Still, challenges remain for any facility handling small children. "It's very hard to find child-care workers," says Donna Legaard, director of the Custom House Children's Center in one of the city's federal buildings. There, pay starts at $7 an hour. When the state of Washington surveyed its day-care workers in 1998, it found they made less than short-order cooks and janitors.
The debate has even entered the presidential campaign. In June, Democratic nominee Al Gore proposed a $38 million program easing qualifications for the current child-care tax credit, mostly targeted to low-income families but also providing some relief to families earning up to $60,000 a year. Republican nominee George W. Bush would only target the poor but says his proposed income-tax cut could help working families pay their child-care bills.
It's not clear how the electorate will respond. In 1998, President Clinton also tried to expand the child-care tax credit. But Republicans successfully blocked him, arguing that the move would be unfair to mothers who stayed home.

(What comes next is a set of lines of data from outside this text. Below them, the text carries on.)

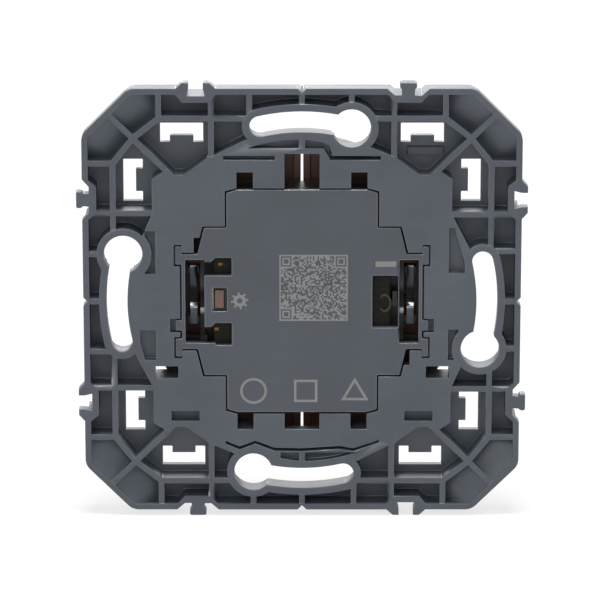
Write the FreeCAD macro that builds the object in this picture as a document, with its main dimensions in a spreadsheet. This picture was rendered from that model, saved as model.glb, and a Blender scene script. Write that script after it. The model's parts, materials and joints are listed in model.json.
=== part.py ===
import FreeCAD, Part
import math
import os
import Sketcher

# Wireless remote wall switch, seen in its own frame in millimetres:
# X to the right as seen from behind, Y from the wall towards the user, Z up.
# The origin is the centre of the wall plane, so nothing lies at a negative Y.
# An inset is a distance from the edge of the frame, a reach a distance beyond the piece inside it.

SIZES = {
    # support frame
    "frame_width": 70.9,
    "corner_cut": 7.65,
    "corner_round": 2.5,
    "frame_depth": 5.2,
    "flange_depth": 2.0,
    "body_step": 0.5,
    "rim_wall": 1.0,
    "floor_thickness": 1.2,
    "rib_width": 0.95,
    "rib_setback": 0.15,
    "left_rib_gap": 1.35,
    "right_rib_gap": 1.15,
    "outer_rib_shift": 0.15,
    # fixing slots
    "slot_circle_radius": 30.0,
    "slot_width": 3.4,
    "slot_end_angle": 13.0,
    "slot_wall": 1.2,
    "keyhole_radius": 3.12,
    "keyhole_angle": 15.4,
    # dovetails and notches of the edges
    "dovetail_inset": 18.4,
    "dovetail_height": 0.95,
    "dovetail_neck": 2.1,
    "dovetail_head": 2.7,
    "dovetail_root": 1.1,
    "dovetail_fit": 0.12,
    "dovetail_slope": 1.25,
    "dovetail_blend": 0.2,
    "hook_width": 1.0,
    "dovetail_bulge": 1.2,
    "notch_width": 1.4,
    "notch_depth": 0.7,
    # corner windows and their pockets
    "grid_inset": 4.95,
    "corner_node_inset": 8.25,
    "window_long_side": 6.95,
    "window_short_side": 3.15,
    "window_edge_inset": 9.7,
    "window_end_inset": 12.55,
    "tab_length": 3.8,
    "tab_depth": 1.1,
    "plateau_inset": 11.25,
    "plateau_corner_inset": 13.45,
    "plateau_bevel": 1.5,
    "dip_inset": 14.25,
    "dip_width": 1.55,
    "dip_rise": 2.7,
    "front_well_inset": 12.05,
    "well_floor": 2.0,
    # recesses of the plateau, by their distance inside the slot walls
    "crescent_width": 1.5,
    "crescent_depth": 1.3,
    "short_crescent_end": 3.5,
    "groove_start": 4.4,
    "groove_end": 12.65,
    "groove_width": 0.7,
    "groove_gap": 2.7,
    "groove_depth": 1.6,
    "slit_width": 0.5,
    "side_recess_gap": 3.4,
    "side_recess_width": 1.7,
    "side_recess_depth": 1.5,
    "side_recess_drop": 1.95,
    "side_recess_rise": 5.65,
    "side_recess_cap": 3.15,
    "keyhole_margin": 0.3,
    "keyhole_recess_tail": 0.9,
    "keyhole_recess_cap": 1.93,
    # rectangular openings between the plateau's corners
    "low_recess_length": 4.6,
    "low_recess_width": 1.7,
    "low_recess_inset": 15.25,
    "low_recess_depth": 1.8,
    "low_recess_side_inset": 14.15,
    # radio module
    "module_half_height": 18.75,
    "module_half_width": 12.2,
    "module_corner": 1.7,
    "module_corner_drop": 0.5,
    "shoulder_height": 12.4,
    "arm_half_height": 8.0,
    "arm_half_width": 19.5,
    "arm_length": 2.6,
    "arm_slope": 1.05,
    "parting_gap": 0.25,
    "cover_setback": 0.1,
    "cover_thickness": 1.2,
    "module_stand": 0.9,
    "tray_wall": 0.6,
    "tray_front_wall": 1.0,
    # windows of the frame beside the module
    "middle_window_half": 2.83,
    "middle_window_gap": 2.4,
    "square_window_inner": 7.9,
    "square_window_side": 2.65,
    "square_window_reach": 2.9,
    "arm_window_reach": 0.65,
    "arm_window_length": 3.8,
    "arm_window_gap": 2.9,
    "arm_window_width": 2.0,
    "wedge_height": 2.5,
    "wedge_reach": 0.6,
    # fingers and catches that hold the cover
    "finger_reach": 1.0,
    "finger_root": 1.8,
    "finger_rise": 1.3,
    "catch_end": 4.9,
    "catch_length": 1.8,
    "catch_room": 0.9,
    # windows of the cover
    "window_rim": 0.6,
    "window_end_rim": 1.0,
    "tall_window_width": 3.1,
    "side_window_width": 4.4,
    "side_window_height": 2.6,
    "lower_window_height": 3.4,
    "side_window_step": 0.35,
    "side_window_step_start": 1.8,
    "side_window_bar": 0.2,
    "setup_window_gap": 1.2,
    "setup_window_width": 2.4,
    "setup_window_bottom": -1.6,
    "setup_window_top": 2.35,
    # board and what it carries
    "board_cover_gap": 0.2,
    "board_thickness": 0.8,
    "board_gap": 0.45,
    "board_bobbin_gap": 0.4,
    "horn_pole_gap": 0.5,
    "horn_margin": 0.3,
    "post_radius": 1.0,
    "post_inset": 1.4,
    "chip_side": 6.0,
    "chip_height": 1.0,
    "chip_board_margin": 4.4,
    "capacitor_radius": 1.3,
    "capacitor_length": 7.0,
    "capacitor_chip_gap": 3.2,
    "antenna_thickness": 0.2,
    "antenna_width": 0.7,
    "antenna_side_gap": 3.4,
    "antenna_board_margin": 0.8,
    "antenna_pitch": 1.9,
    # setup switch
    "switch_wall": 0.3,
    "switch_window_gap": 0.1,
    "switch_rear": 0.6,
    "switch_floor": 0.2,
    "button_rear": 0.35,
    "button_length": 0.65,
    "button_fit": 0.08,
    # generator
    "generator_drop": 3.6,
    "core_thickness": 0.8,
    "core_width": 1.6,
    "core_end_gap": 0.4,
    "bobbin_end_gap": 1.4,
    "bobbin_flange": 0.8,
    "bobbin_wall": 0.5,
    "bobbin_flange_height": 5.0,
    "winding_depth": 0.65,
    "winding_round": 0.52,
    "core_fit": 0.04,
    "pole_gap": 0.42,
    "pole_thickness": 0.6,
    "pole_width": 2.0,
    "pole_overhang": 2.4,
    "magnet_width": 1.9,
    "magnet_gap": 0.5,
    # levers and their springs
    "lever_axis_offset": 0.1,
    "lever_plate": 0.8,
    "lever_arm_width": 1.6,
    "lever_arm_gap": 0.7,
    "lever_arm_tail": 1.0,
    "bar_width": 1.2,
    "bar_gap": 0.7,
    "bar_top_gap": 1.6,
    "bar_bottom_gap": 2.5,
    "bar_bend": 1.2,
    "bar_bend_half": 1.0,
    "bar_bend_rise": 0.7,
    "lever_shaft_radius": 0.5,
    "shaft_fit": 0.05,
    "shaft_overlap": 0.2,
    "bearing_width": 0.8,
    "bearing_gap": 0.35,
    "bearing_rim": 0.5,
    "bearing_half_height": 1.2,
    "spring_width": 0.65,
    "spring_gap": 0.5,
    "spring_end_gap": 1.6,
    "spring_axis_gap": 1.2,
    "spring_thickness": 0.25,
    "spring_bow": 0.3,
    "spring_foot": 1.2,
    "ledge_length": 1.5,
    "ledge_overlap": 0.4,
    # keys, carriers and hinge pins
    "hinge_stand": 1.3,
    "pin_radius": 0.6,
    "pin_fit": 0.03,
    "knuckle_fit": 0.05,
    "knuckle_radius": 1.05,
    "ear_half_height": 1.0,
    "ear_rim": 0.95,
    "ear_width": 1.2,
    "inner_ear": 3.9,
    "outer_ear_gap": 1.4,
    "ear_gap": 0.2,
    "carrier_radius": 26.0,
    "carrier_stand": 0.2,
    "carrier_thickness": 1.2,
    "carrier_rim": 1.2,
    "carrier_rim_height": 0.6,
    "carrier_half_gap": 0.2,
    "leg_width": 1.9,
    "leg_gap": 0.3,
    "leg_room": 0.2,
    "leg_end_gap": 0.5,
    "leg_thickness": 1.2,
    "leg_clearance": 0.3,
    "key_radius": 25.7,
    "key_depth": 2.4,
    "key_front_wall": 1.2,
    "key_wall": 1.0,
    "key_edge_round": 0.6,
}

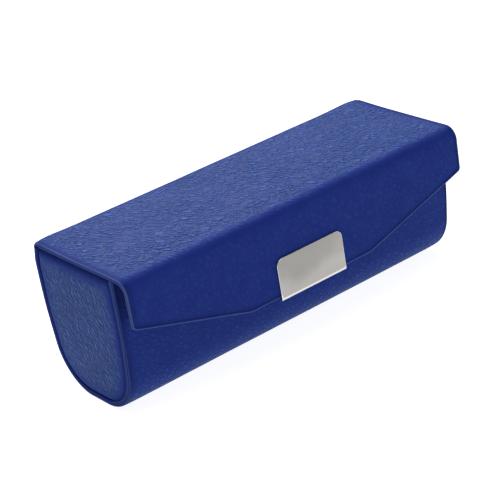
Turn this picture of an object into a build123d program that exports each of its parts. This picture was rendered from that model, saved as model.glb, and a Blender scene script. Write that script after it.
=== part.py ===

Here in Denver, Mayor Webb also faces an uphill battle to convince the electorate to pass his sales-tax rise. "I think it's going to be tough for some members of the business community," he says. City stores will charge more than surrounding suburbs. "It will be tough for the community who doesn't have kids."
It also raises enduring questions of fairness and government funding. "I don't think that it will pass," adds Ms. Legaard. People will say: "If my kids aren't in Denver child care, why should I vote for it?"